This article by William Lind struck me as significant when it came out a week ago. It looks all the more so now that the crisis in the Middle East has escalated to include Lebanon and Hezbollah:
Normally, that captured Israeli would be a Hamas asset. But now that Hamas is a state, it has discovered Cpl. Gilad Shalit is a major liability. Israel is refusing all deals for his return. If Hamas returns him without a deal, it will be humiliated. If it continues to hold him, Israel will up the military pressure; it is already destroying PA targets such as government offices and arresting PA cabinet members. If it kills him, the Israeli public will back whatever revenge strikes the Israeli military wants.
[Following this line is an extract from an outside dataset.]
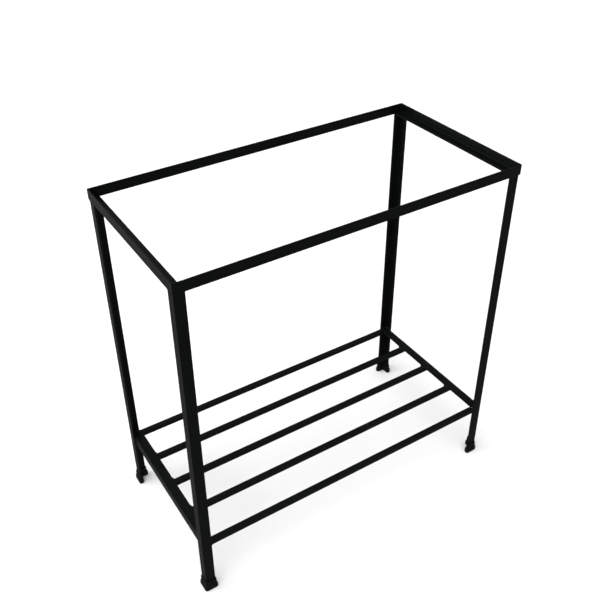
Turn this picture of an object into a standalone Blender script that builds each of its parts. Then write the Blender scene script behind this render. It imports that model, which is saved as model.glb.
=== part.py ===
"""Welded steel stand for a gas burner, with a slatted shelf and push-on foot caps.

The frame is 20 mm angle iron. Two flat bars and two angle rails make the top frame: the
angle rails' lower flanges are the ledges that the burner rests on. Four angle legs stand
under it, two angle rails sit inside the legs, and five square bars make the shelf. A
plastic cap closes each leg. Nothing moves. Metres, +Z up, front at -Y, and the origin on
the floor under the middle of the stand.
"""

import math

import bpy

# Overall sizes
FRAME_WIDTH = 0.700        # top frame, left to right, outside
FRAME_DEPTH = 0.350        # top frame, front to back, outside
STAND_HEIGHT = 0.735       # floor to the top frame's upper edge
SHELF_HEIGHT = 0.140       # floor to the top of the shelf's side rails

# Steel stock
ANGLE_WIDTH = 0.020        # each flange of the angle iron
ANGLE_THICKNESS = 0.003
FLAT_BAR_HEIGHT = ANGLE_WIDTH    # top frame's front and rear bars, on edge, over the legs
FLAT_BAR_THICKNESS = 0.003
SLAT_SIZE = 0.0111         # square bar of the shelf
SLAT_COUNT = 5
ROOT_RADIUS = 0.0025       # fillet inside the angle iron's corner
EDGE_RADIUS = 0.0005       # outer edges of all the steel
LEG_SIDE_INSET = 0.0015    # legs stand this far in from the top frame's sides

# Foot caps
CAP_HEIGHT = 0.024
CAP_FLOOR = 0.004          # plastic under the leg's end
CAP_WALL = 0.0018          # sleeve around the leg
CAP_SKIRT_WALL = 0.0039    # thicker ring at the floor
CAP_SKIRT_HEIGHT = 0.011
CAP_EDGE_RADIUS = 0.0012

# Clearances
WELD_GAP = 0.0003          # root gap between pieces that are welded together
CAP_GAP = 0.0003           # between a leg and its cap

# Mesh detail
CORNER_STEPS = 3           # segments of each rounded corner
SMALLEST_RADIUS = 0.0002   # keeps a sharp corner's points apart

# Places worked out from the sizes
LEG_SIDE_FACE = FRAME_WIDTH / 2 - LEG_SIDE_INSET
LEG_FRONT_FACE = FRAME_DEPTH / 2 - FLAT_BAR_THICKNESS - WELD_GAP
LEG_TOP = STAND_HEIGHT - ANGLE_WIDTH - WELD_GAP
LEG_BOTTOM = CAP_FLOOR + CAP_GAP
SHELF_RAIL_FACE = LEG_SIDE_FACE - ANGLE_THICKNESS - WELD_GAP
SHELF_RAIL_END = LEG_FRONT_FACE - ANGLE_THICKNESS - ROOT_RADIUS - WELD_GAP
SLAT_TOP = SHELF_HEIGHT - ANGLE_THICKNESS - WELD_GAP
END_SLAT_REACH = LEG_SIDE_FACE - ANGLE_WIDTH - WELD_GAP
INNER_SLAT_REACH = SHELF_RAIL_FACE - ANGLE_THICKNESS - ROOT_RADIUS - WELD_GAP

CORNERS = (
    ("front_left", -1, -1, 0),
    ("front_right", 1, -1, 90),
    ("rear_right", 1, 1, 180),
    ("rear_left", -1, 1, 270),
)


def clear_scene():
    """Remove every object that the scene starts with."""
    for item in list(bpy.data.objects):
        bpy.data.objects.remove(item, do_unlink=True)


def surface(name, colour, roughness, metallic):
    """Return a Principled material with one colour."""
    material = bpy.data.materials.new(name)
    material.use_nodes = True
    shader = material.node_tree.nodes["Principled BSDF"]
    shader.inputs["Base Color"].default_value = (*colour, 1.0)
    shader.inputs["Roughness"].default_value = roughness
    shader.inputs["Metallic"].default_value = metallic
    material.diffuse_color = (*colour, 1.0)
    return material


def rounded_outline(corners):
    """Turn (x, y, radius) right-angled corners, anticlockwise, into rounded outline points."""
    points = []
    for index, (x, y, radius) in enumerate(corners):
        before = corners[index - 1]
        after = corners[(index + 1) % len(corners)]
        back = unit(before[0] - x, before[1] - y)
        ahead = unit(after[0] - x, after[1] - y)
        reach = max(radius, SMALLEST_RADIUS)
        centre_x = x + reach * (back[0] + ahead[0])
        centre_y = y + reach * (back[1] + ahead[1])
        for step in range(CORNER_STEPS + 1):
            turn = math.radians(90) * step / CORNER_STEPS
            along, across = reach * math.cos(turn), reach * math.sin(turn)
            points.append((centre_x - along * ahead[0] - across * back[0],
                           centre_y - along * ahead[1] - across * back[1]))
    return points


def unit(x, y):
    """Return the unit vector of (x, y)."""
    length = math.hypot(x, y)
    return x / length, y / length


def angle_outline(offset=0.0):
    """Angle iron's L with its heel at the origin, grown outwards by offset."""
    far = ANGLE_WIDTH + offset
    near = ANGLE_THICKNESS + offset
    edge = EDGE_RADIUS + offset
    return rounded_outline([
        (-offset, -offset, edge),
        (far, -offset, edge),
        (far, near, edge),
        (near, near, ROOT_RADIUS - offset),
        (near, far, edge),
        (-offset, far, edge),
    ])


def bar_outline(height, thickness):
    """Rectangle about the origin, height along x and thickness along y."""
    x, y = height / 2, thickness / 2
    return rounded_outline([
        (-x, -y, EDGE_RADIUS),
        (x, -y, EDGE_RADIUS),
        (x, y, EDGE_RADIUS),
        (-x, y, EDGE_RADIUS),
    ])


def loft(name, rings, material):
    """Join (outline, z) rings of equal point count into one closed object."""
    count = len(rings[0][0])
    points = [(x, y, z) for outline, z in rings for x, y in outline]
    faces = [tuple(reversed(range(count)))]
    for ring in range(len(rings) - 1):
        for corner in range(count):
            here = ring * count + corner
            beside = ring * count + (corner + 1) % count
            faces.append((here, beside, beside + count, here + count))
    faces.append(tuple(range((len(rings) - 1) * count, len(rings) * count)))
    mesh = bpy.data.meshes.new(name)
    mesh.from_pydata(points, [], faces)
    mesh.shade_smooth()
    mesh.set_sharp_from_angle(angle=math.radians(35))
    mesh.materials.append(material)
    item = bpy.data.objects.new(name, mesh)
    bpy.context.scene.collection.objects.link(item)
    return item


def prism(name, outline, length, material):
    """Extrude an outline along local +Z from 0 to length."""
    return loft(name, [(outline, 0.0), (outline, length)], material)


def lengthwise_angle(name, x, z, half_length, turn, material):
    """Angle rail along Y with its heel at (x, z), its flanges along +X and +Z before turn."""
    rail = prism(name, angle_outline(), 2 * half_length, material)
    rail.location = (x, half_length, z)
    rail.rotation_euler = (math.radians(90), math.radians(turn), 0)
    return rail


def crosswise_bar(name, y, z, half_length, height, thickness, material):
    """Bar along X whose section is centred on (y, z)."""
    bar = prism(name, bar_outline(height, thickness), 2 * half_length, material)
    bar.location = (-half_length, y, z)
    bar.rotation_euler = (0, math.radians(90), 0)
    return bar


def top_frame(steel):
    """Two flat bars with two angle rails between them, their lower flanges turned in."""
    bar_y = (FRAME_DEPTH - FLAT_BAR_THICKNESS) / 2
    bar_z = STAND_HEIGHT - FLAT_BAR_HEIGHT / 2
    for name, side in (("top_rail_front", -1), ("top_rail_rear", 1)):
        crosswise_bar(name, side * bar_y, bar_z, FRAME_WIDTH / 2,
                      FLAT_BAR_HEIGHT, FLAT_BAR_THICKNESS, steel)
    rail_end = FRAME_DEPTH / 2 - FLAT_BAR_THICKNESS - WELD_GAP
    rail_z = STAND_HEIGHT - ANGLE_WIDTH
    for name, side, turn in (("top_rail_left", -1, 0), ("top_rail_right", 1, -90)):
        lengthwise_angle(name, side * FRAME_WIDTH / 2, rail_z, rail_end, turn, steel)


def legs(steel):
    """Four angle legs under the top frame, heels outwards."""
    for corner, side, end, turn in CORNERS:
        leg = prism("leg_" + corner, angle_outline(), LEG_TOP - LEG_BOTTOM, steel)
        leg.location = (side * LEG_SIDE_FACE, end * LEG_FRONT_FACE, LEG_BOTTOM)
        leg.rotation_euler = (0, 0, math.radians(turn))


def shelf(steel):
    """Two angle rails inside the legs and square slats welded under their top flanges."""
    for name, side, turn in (("shelf_rail_left", -1, 90), ("shelf_rail_right", 1, 180)):
        lengthwise_angle(name, side * SHELF_RAIL_FACE, SHELF_HEIGHT, SHELF_RAIL_END,
                         turn, steel)
    first_y = SLAT_SIZE / 2 - LEG_FRONT_FACE
    spacing = -2 * first_y / (SLAT_COUNT - 1)
    for index in range(SLAT_COUNT):
        between_legs = index in (0, SLAT_COUNT - 1)
        reach = END_SLAT_REACH if between_legs else INNER_SLAT_REACH
        crosswise_bar(f"shelf_slat_{index + 1}", first_y + index * spacing,
                      SLAT_TOP - SLAT_SIZE / 2, reach, SLAT_SIZE, SLAT_SIZE, steel)


def cap_rings():
    """Rings of a foot cap: up the outside, over the rim and down into the pocket."""
    skirt = CAP_GAP + CAP_SKIRT_WALL
    sleeve = CAP_GAP + CAP_WALL
    soften = CAP_EDGE_RADIUS
    rings = []
    for step in range(CORNER_STEPS + 1):
        turn = math.radians(90) * step / CORNER_STEPS
        rings.append((skirt - soften * (1 - math.sin(turn)), soften * (1 - math.cos(turn))))
    for step in range(CORNER_STEPS + 1):
        turn = math.radians(90) * step / CORNER_STEPS
        rings.append((skirt - soften * (1 - math.cos(turn)),
                      CAP_SKIRT_HEIGHT - soften * (1 - math.sin(turn))))
    rings.append((sleeve, CAP_SKIRT_HEIGHT))
    rim = CAP_WALL / 3
    rings.append((sleeve, CAP_HEIGHT - rim))
    rings.append((sleeve - rim, CAP_HEIGHT))
    rings.append((CAP_GAP + rim, CAP_HEIGHT))
    rings.append((CAP_GAP, CAP_HEIGHT - rim))
    rings.append((CAP_GAP, CAP_FLOOR))
    return [(angle_outline(offset), z) for offset, z in rings]


def foot_caps(plastic):
    """One push-on cap on each leg, closed underneath."""
    for corner, side, end, turn in CORNERS:
        cap = loft("foot_cap_" + corner, cap_rings(), plastic)
        cap.location = (side * LEG_SIDE_FACE, end * LEG_FRONT_FACE, 0)
        cap.rotation_euler = (0, 0, math.radians(turn))


def main():
    """Build the stand."""
    clear_scene()
    steel = surface("black_powder_coat", (0.014, 0.015, 0.015), 0.42, 0.0)
    plastic = surface("black_plastic", (0.009, 0.009, 0.010), 0.6, 0.0)
    top_frame(steel)
    legs(steel)
    shelf(steel)
    foot_caps(plastic)


main()
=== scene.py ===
"""Black welded steel stand for a gas burner: coated steel, welds, moulded foot caps, studio.

The file is laid out as an add-on. The property groups hold what a user would change, each
operator makes one piece or one group of like pieces, and main() runs them in order. What
stands at the corners is worked out for the one at +X and +Y and mirrored to the others.
"""

import math

import bpy
import numpy as np
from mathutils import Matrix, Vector


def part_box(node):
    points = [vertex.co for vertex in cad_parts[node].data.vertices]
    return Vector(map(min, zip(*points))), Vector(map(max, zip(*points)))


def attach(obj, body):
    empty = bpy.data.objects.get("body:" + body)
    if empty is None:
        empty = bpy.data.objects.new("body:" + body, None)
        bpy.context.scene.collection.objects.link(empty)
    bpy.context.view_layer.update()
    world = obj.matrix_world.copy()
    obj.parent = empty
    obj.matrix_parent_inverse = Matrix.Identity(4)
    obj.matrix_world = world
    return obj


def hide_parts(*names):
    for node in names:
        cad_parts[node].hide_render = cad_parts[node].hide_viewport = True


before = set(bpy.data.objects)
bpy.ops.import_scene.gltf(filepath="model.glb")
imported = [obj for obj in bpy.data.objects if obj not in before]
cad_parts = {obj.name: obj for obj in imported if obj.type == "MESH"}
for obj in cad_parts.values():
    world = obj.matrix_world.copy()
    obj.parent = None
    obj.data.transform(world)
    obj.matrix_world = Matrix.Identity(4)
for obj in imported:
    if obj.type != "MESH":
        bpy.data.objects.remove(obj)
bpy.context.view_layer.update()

bl_info = {
    "name": "Burner Stand",
    "version": (1, 0, 0),
    "blender": (4, 5, 0),
    "location": "View3D > Sidebar > Burner Stand",
    "description": "Dresses the stand's frame with coated steel, welds and foot caps",
    "category": "Object",
}

CORNERS = (
    ("front_left", -1, -1),
    ("front_right", 1, -1),
    ("rear_right", 1, 1),
    ("rear_left", -1, 1),
)
SIDES = (("left", -1), ("right", 1))
ENDS = (("front", -1), ("rear", 1))
SLATS = tuple(name for name in sorted(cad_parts) if name.startswith("shelf_slat_"))

# Places of the +X, +Y corner, from the packed nodes
LEG_LOW, LEG_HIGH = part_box("leg_rear_right")
BAR_LOW, BAR_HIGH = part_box("top_rail_rear")
RAIL_LOW, RAIL_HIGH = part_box("top_rail_right")
SHELF_LOW, SHELF_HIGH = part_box("shelf_rail_right")
CAP_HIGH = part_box("foot_cap_rear_right")[1]
SLAT_LOW, SLAT_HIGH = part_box(SLATS[0])
FLANGE = LEG_HIGH.x - LEG_LOW.x
THICKNESS = BAR_HIGH.y - BAR_LOW.y
SLAT_SIZE = SLAT_HIGH.z - SLAT_LOW.z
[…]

Hamas is now far more targetable than it was as a non-state entity, but is no better able to defend itself or Palestine than it was as Fourth Generation force. Fourth Generation forces are generally unable to defend territory or fixed targets against state armed forces, but they have no reason to do so. Now, as a quasi-state, Hamas must do so or appear to be defeated.
Does the sign really say "No Exit" for Hamas? It may – so long as Hamas remains a state, or has aspirations to be one. (Antiwar.com)
Lind is essentially arguing that the crises in Gaza and Lebanon, are like the war in Iraq, a test case for the thesis of Israeli military historian Martin Van Creveld that the state as an institution is in decline.